FILOMAT

In this article we establish that if the metric g of a compact almost Co-K\"ahler manifold $\mathcal{M}^{2n+1}$ is a Ricci-Yamabe soliton whose potential vector field is point-wise collinear with the characteristic vector field, then $\mathcal{M}^{2n+1}$ is a K-almost Co-K\"ahler manifold under certain condition, whereas in dimension three the restriction is not required. It is prove that if a (2n+1)-dimensional $(\kappa,\mu)$-almost Co-K\"ahler manifold $\mathcal{M}$ with $\kappa <0$ permits a Ricci-Yamabe soliton of gradient type, then $\mathcal{M}$ is a $N(\kappa)$-almost Co-K\"ahler manifold.

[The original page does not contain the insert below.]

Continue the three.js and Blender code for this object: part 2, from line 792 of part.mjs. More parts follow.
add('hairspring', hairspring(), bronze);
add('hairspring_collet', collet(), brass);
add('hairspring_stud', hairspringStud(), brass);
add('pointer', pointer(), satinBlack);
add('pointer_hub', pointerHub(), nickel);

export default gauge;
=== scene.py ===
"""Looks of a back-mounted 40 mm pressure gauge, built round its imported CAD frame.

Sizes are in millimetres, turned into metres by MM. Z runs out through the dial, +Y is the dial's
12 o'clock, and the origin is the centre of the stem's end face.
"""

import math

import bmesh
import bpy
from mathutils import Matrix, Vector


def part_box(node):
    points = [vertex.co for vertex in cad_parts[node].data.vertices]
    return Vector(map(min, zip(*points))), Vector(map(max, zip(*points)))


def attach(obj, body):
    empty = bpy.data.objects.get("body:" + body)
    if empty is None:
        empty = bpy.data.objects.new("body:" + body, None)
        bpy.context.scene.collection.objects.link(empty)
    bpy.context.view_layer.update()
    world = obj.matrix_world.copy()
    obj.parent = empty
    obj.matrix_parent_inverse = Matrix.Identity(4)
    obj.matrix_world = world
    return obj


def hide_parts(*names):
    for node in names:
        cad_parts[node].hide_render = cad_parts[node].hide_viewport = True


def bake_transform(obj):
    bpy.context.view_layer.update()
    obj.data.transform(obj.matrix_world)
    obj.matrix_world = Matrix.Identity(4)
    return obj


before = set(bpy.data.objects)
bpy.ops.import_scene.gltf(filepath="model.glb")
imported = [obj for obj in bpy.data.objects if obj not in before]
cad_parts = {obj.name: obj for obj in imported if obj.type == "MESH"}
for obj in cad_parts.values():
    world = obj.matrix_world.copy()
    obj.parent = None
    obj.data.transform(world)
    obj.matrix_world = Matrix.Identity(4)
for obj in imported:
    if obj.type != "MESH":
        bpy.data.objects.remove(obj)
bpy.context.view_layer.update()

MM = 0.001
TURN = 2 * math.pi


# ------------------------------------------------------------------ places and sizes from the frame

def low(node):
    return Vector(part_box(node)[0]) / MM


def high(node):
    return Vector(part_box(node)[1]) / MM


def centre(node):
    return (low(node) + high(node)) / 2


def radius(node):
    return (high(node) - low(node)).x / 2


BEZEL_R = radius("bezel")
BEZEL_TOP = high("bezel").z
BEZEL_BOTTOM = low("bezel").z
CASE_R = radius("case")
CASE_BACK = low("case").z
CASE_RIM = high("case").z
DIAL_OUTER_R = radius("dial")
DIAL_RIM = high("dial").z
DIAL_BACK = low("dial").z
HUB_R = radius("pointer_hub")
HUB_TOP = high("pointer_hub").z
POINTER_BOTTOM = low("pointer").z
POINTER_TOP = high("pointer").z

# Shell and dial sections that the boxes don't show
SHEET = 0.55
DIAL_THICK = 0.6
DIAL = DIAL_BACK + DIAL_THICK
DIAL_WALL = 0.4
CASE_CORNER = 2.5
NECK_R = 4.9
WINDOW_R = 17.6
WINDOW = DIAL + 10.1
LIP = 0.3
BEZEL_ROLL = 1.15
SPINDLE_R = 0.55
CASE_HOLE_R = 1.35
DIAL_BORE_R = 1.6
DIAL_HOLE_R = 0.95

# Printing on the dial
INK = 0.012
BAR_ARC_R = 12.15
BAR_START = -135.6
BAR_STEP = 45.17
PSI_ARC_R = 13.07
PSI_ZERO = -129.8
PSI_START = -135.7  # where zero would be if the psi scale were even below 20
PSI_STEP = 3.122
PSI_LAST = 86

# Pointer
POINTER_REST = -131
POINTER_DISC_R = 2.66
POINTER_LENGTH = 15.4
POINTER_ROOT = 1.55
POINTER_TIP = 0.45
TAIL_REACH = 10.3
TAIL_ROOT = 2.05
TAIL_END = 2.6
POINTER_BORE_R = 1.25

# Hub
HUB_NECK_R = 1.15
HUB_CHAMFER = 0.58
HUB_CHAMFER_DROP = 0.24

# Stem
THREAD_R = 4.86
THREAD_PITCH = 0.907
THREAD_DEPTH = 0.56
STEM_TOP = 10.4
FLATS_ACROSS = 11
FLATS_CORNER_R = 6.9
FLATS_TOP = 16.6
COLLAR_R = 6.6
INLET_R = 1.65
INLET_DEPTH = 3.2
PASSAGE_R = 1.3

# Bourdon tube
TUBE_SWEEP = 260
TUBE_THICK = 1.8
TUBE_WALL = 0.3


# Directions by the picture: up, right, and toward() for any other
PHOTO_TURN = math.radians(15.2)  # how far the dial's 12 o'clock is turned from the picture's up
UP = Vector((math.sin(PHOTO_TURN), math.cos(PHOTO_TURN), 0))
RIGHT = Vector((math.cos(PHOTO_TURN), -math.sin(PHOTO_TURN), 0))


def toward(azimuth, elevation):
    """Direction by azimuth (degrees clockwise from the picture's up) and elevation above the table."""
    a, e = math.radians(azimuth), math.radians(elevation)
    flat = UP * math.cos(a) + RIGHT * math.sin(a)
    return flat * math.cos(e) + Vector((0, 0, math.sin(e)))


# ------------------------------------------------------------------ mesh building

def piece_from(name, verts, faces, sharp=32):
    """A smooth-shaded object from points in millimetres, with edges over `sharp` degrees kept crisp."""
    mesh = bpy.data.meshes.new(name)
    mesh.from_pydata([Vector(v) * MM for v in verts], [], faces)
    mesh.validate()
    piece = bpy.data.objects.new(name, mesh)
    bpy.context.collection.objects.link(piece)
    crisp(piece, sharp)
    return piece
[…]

We also show the non-existence of gradient Ricci-Yamabe structures with $D\Psi=(\zeta \Psi)\zeta$ on a compact $(\kappa,\mu)$-almost Co-K\"ahler manifold with $\kappa<0$. Then we establish that in a co-K\"ahler 3-manifold $\mathcal{M}^{3}$ with gradient Ricci-Yamabe solitons, the scalar curvature of the manifold is constant and also, either $\mathcal{M}^{3}$ is flat, or the gradient of the potential function is collinear with $\zeta$. Finally, we construct two non-trivial examples to ensure the existence of such solitons.